» Work to do: Extract the complete listing and repeat it word for word.

» Data to process:
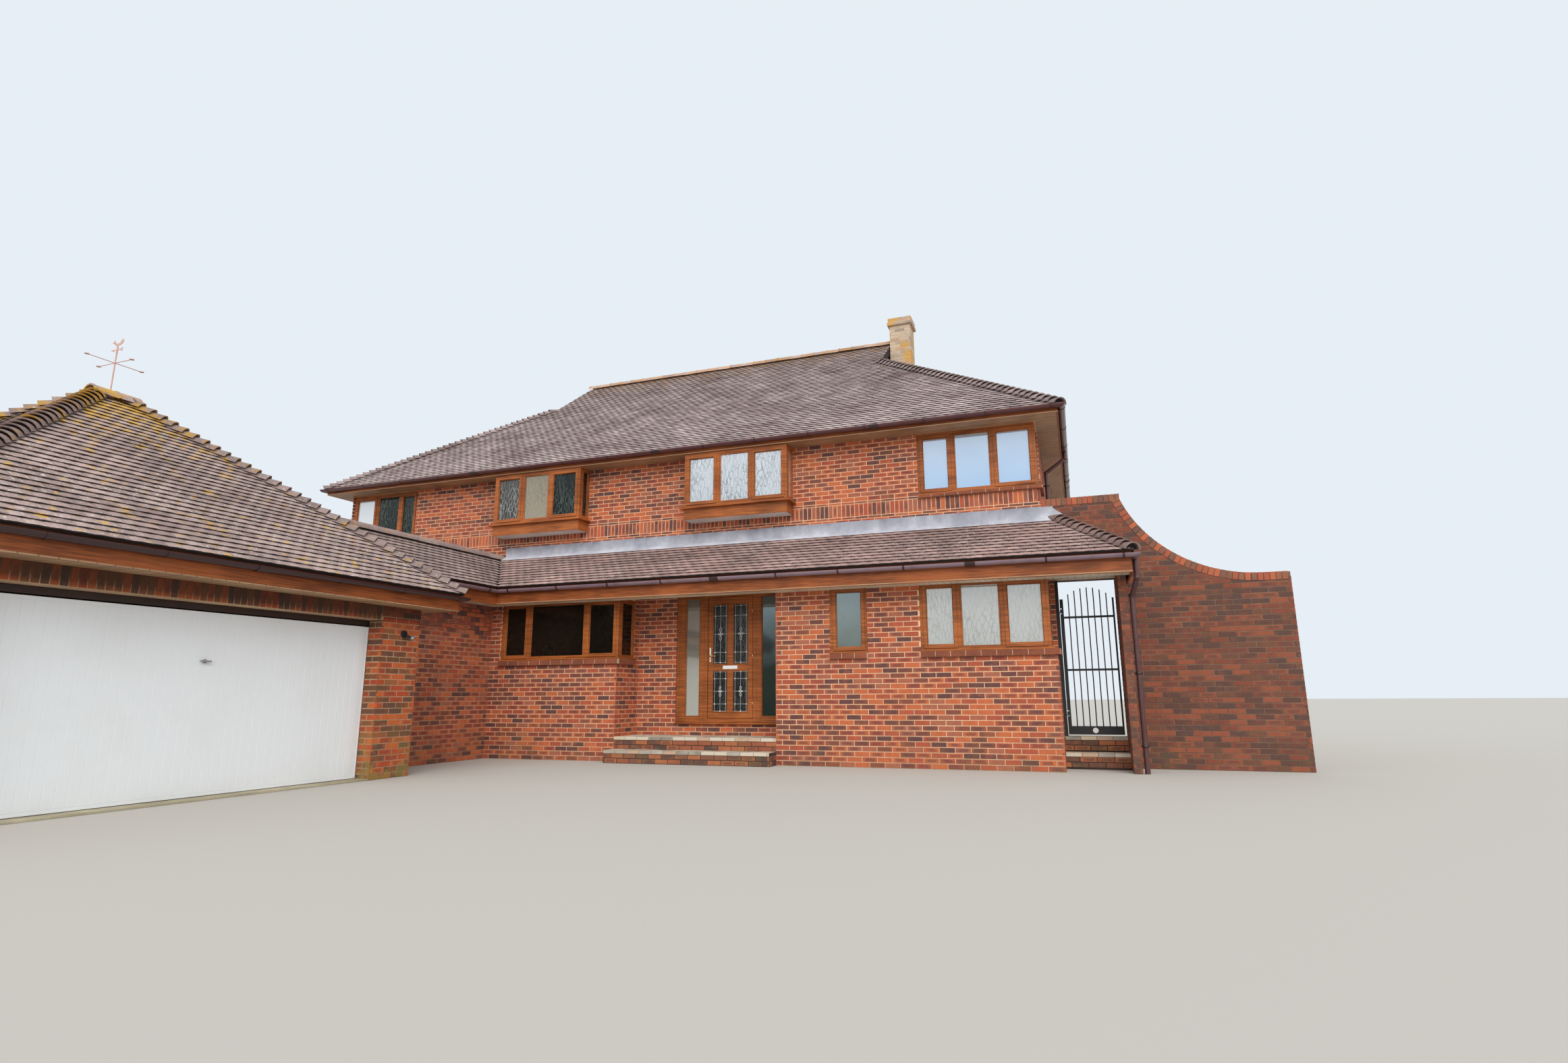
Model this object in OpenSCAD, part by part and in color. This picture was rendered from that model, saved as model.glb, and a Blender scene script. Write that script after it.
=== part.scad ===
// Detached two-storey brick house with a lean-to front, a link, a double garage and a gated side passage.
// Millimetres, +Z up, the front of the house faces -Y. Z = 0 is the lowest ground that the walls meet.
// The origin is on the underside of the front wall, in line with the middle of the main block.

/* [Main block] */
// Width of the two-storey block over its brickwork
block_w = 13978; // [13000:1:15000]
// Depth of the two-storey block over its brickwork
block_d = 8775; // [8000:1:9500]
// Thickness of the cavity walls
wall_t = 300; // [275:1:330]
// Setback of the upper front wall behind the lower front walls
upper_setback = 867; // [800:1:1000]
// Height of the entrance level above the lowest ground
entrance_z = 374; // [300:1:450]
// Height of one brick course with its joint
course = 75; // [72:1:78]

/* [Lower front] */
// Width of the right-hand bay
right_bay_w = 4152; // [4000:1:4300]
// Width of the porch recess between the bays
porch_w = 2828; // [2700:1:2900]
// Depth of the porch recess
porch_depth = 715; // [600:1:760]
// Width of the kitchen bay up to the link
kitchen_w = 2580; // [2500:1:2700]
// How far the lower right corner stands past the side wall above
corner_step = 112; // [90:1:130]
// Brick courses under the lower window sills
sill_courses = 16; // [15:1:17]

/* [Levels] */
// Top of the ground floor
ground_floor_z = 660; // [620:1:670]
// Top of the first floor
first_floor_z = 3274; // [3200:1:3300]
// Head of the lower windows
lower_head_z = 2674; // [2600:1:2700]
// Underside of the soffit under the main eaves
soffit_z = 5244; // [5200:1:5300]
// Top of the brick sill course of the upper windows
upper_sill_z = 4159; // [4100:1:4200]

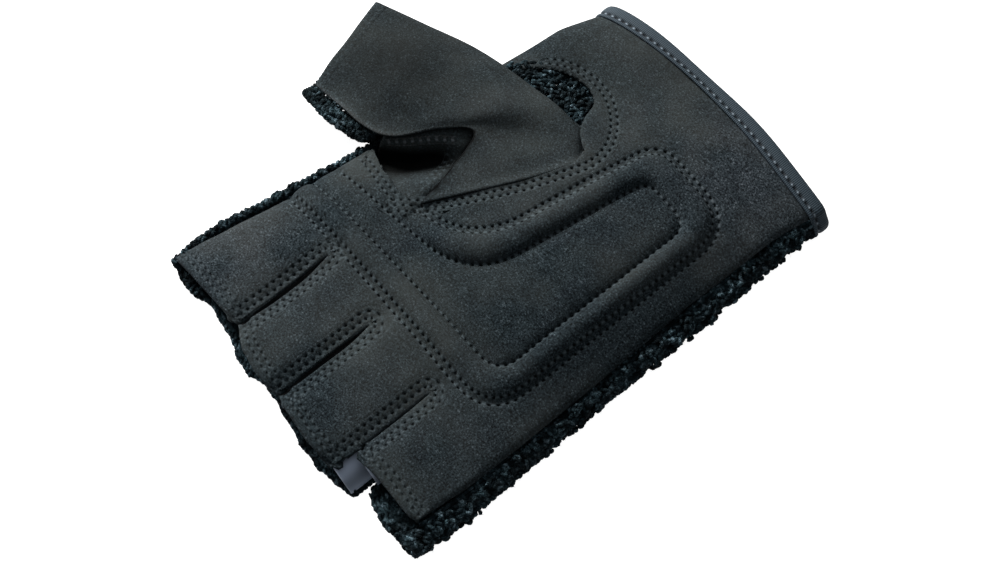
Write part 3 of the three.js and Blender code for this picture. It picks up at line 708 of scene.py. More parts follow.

» The result:
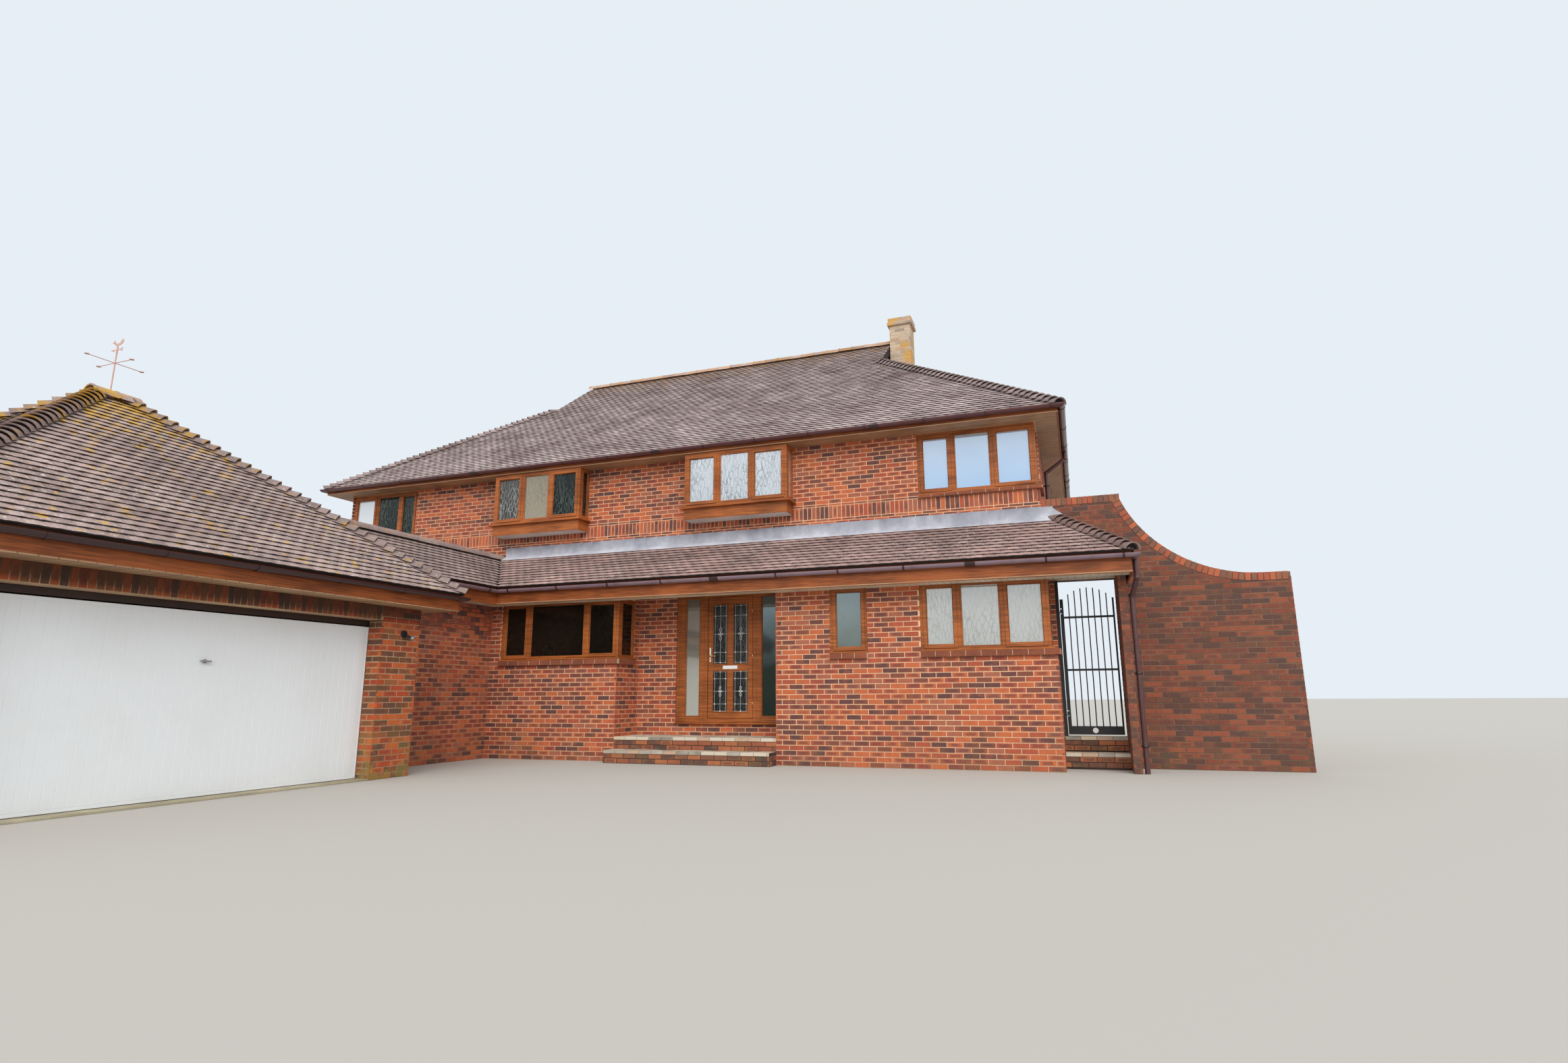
Model this object in OpenSCAD, part by part and in color. This picture was rendered from that model, saved as model.glb, and a Blender scene script. Write that script after it.
=== part.scad ===
// Detached two-storey brick house with a lean-to front, a link, a double garage and a gated side passage.
// Millimetres, +Z up, the front of the house faces -Y. Z = 0 is the lowest ground that the walls meet.
// The origin is on the underside of the front wall, in line with the middle of the main block.

/* [Main block] */
// Width of the two-storey block over its brickwork
block_w = 13978; // [13000:1:15000]
// Depth of the two-storey block over its brickwork
block_d = 8775; // [8000:1:9500]
// Thickness of the cavity walls
wall_t = 300; // [275:1:330]
// Setback of the upper front wall behind the lower front walls
upper_setback = 867; // [800:1:1000]
// Height of the entrance level above the lowest ground
entrance_z = 374; // [300:1:450]
// Height of one brick course with its joint
course = 75; // [72:1:78]

/* [Lower front] */
// Width of the right-hand bay
right_bay_w = 4152; // [4000:1:4300]
// Width of the porch recess between the bays
porch_w = 2828; // [2700:1:2900]
// Depth of the porch recess
porch_depth = 715; // [600:1:760]
// Width of the kitchen bay up to the link
kitchen_w = 2580; // [2500:1:2700]
// How far the lower right corner stands past the side wall above
corner_step = 112; // [90:1:130]
// Brick courses under the lower window sills
sill_courses = 16; // [15:1:17]

/* [Levels] */
// Top of the ground floor
ground_floor_z = 660; // [620:1:670]
// Top of the first floor
first_floor_z = 3274; // [3200:1:3300]
// Head of the lower windows
lower_head_z = 2674; // [2600:1:2700]
// Underside of the soffit under the main eaves
soffit_z = 5244; // [5200:1:5300]
// Top of the brick sill course of the upper windows
upper_sill_z = 4159; // [4100:1:4200]

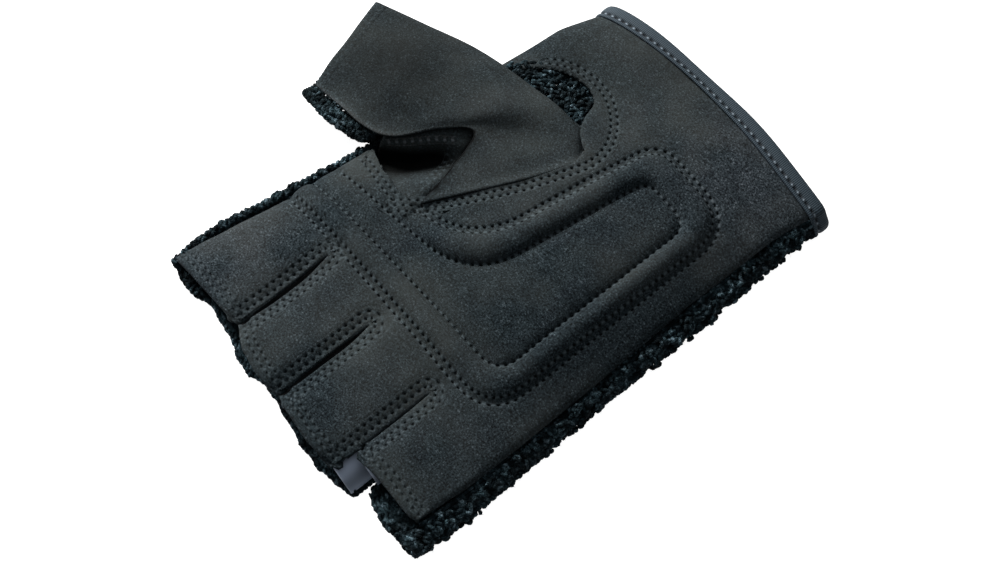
Write part 3 of the three.js and Blender code for this picture. It picks up at line 708 of scene.py. More parts follow.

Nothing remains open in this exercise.